Palmer, cited above, discloses a photodetector array system in which the array is comprised of a matrix of photodiode detectors, and may, for instance, be a 32 by 32 element device such as the Reticon model R32X32A.
Loos describes an arrangement for measuring the size distribution of particles suspended in a gas or in a liquid. In Loos, a spatial filter is placed in the exit plane of a dispersive element so that its transmittance is a function of position on the filter. Light transmitted by the filter is measured by a photodetector. The photodetector output is measured as different spatial filters are switched in place.
Wilcock and Wertheimer et al, supra, discuss a Fourier transform plane spatial filter in which a mask lies in the transform plane of the lens while in Taylor, supra, the size distribution of an aggregation is determined by the amount of light in a ring in the Fourier plane. Girard describes a Fourier transform optical analyzer which uses a mask shifted step by step relative to an optical object support.
While the above-cited references are instructive, the task of measuring particle size distribution in liquids and in gas, particularly in a manner which permits axial spatial resolutions to be obtained, remains an ongoing need. These methods are all line-of-sight methods in which all particles in the laser beam scatter light into the detector plane.
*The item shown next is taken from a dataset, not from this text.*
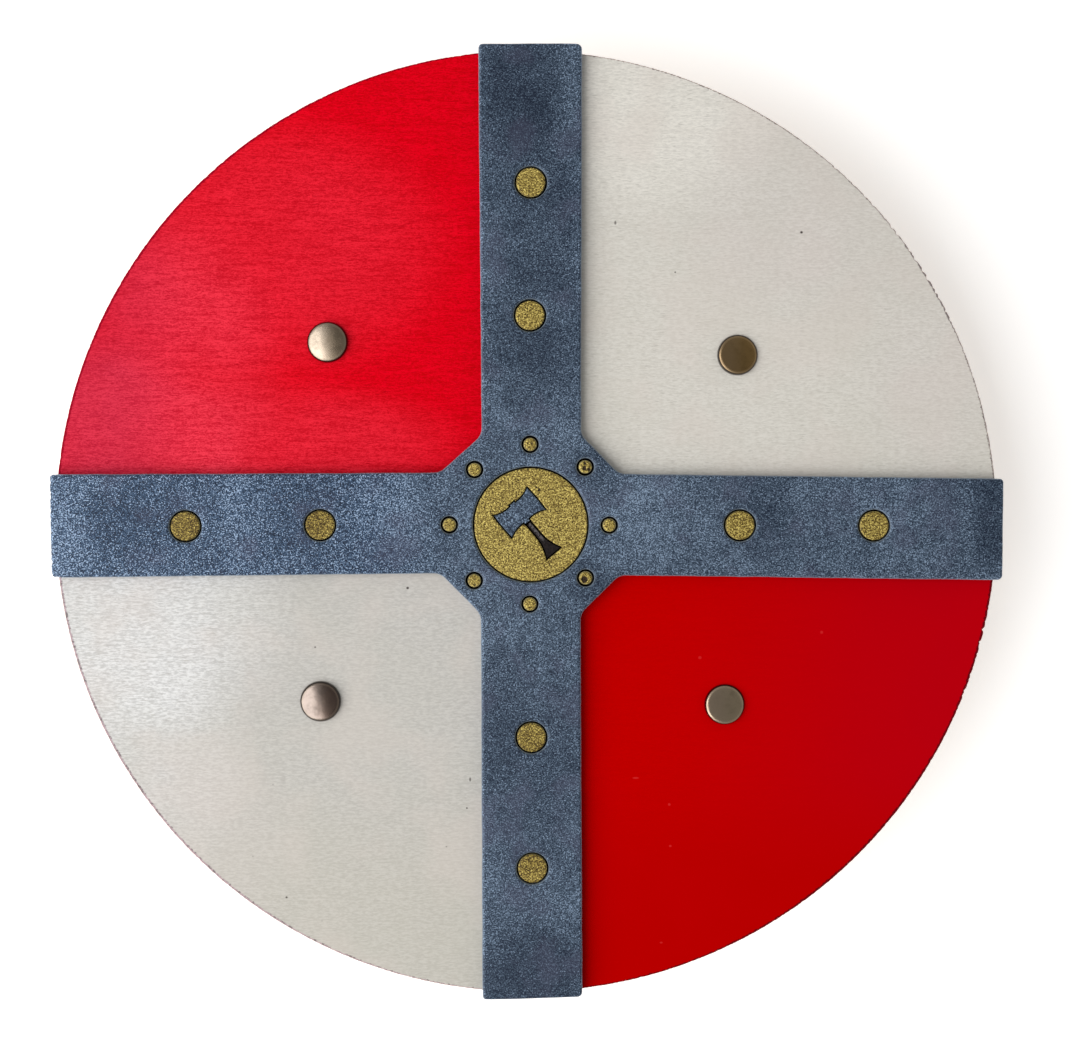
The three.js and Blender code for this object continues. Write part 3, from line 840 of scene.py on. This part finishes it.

Some efforts have been made to overcome this deficiency by taking multiple independent measurements by passing the laser beam through various sections of the particle field. Abel inversions (for symmetric aerosols) or tomographic reconstruction methods are then used to obtain spatially resolved data. In addition to being a convoluted procedure, these later techniques still leave uncertainty to the credibility of the data obtained. Thus, a need still exists for the provision of a relatively quick and highly credible procedure for obtaining axial spatial resolution in Fraunhofer diffraction particle size measurements. It is toward the resolution of this need that the present invention is directed.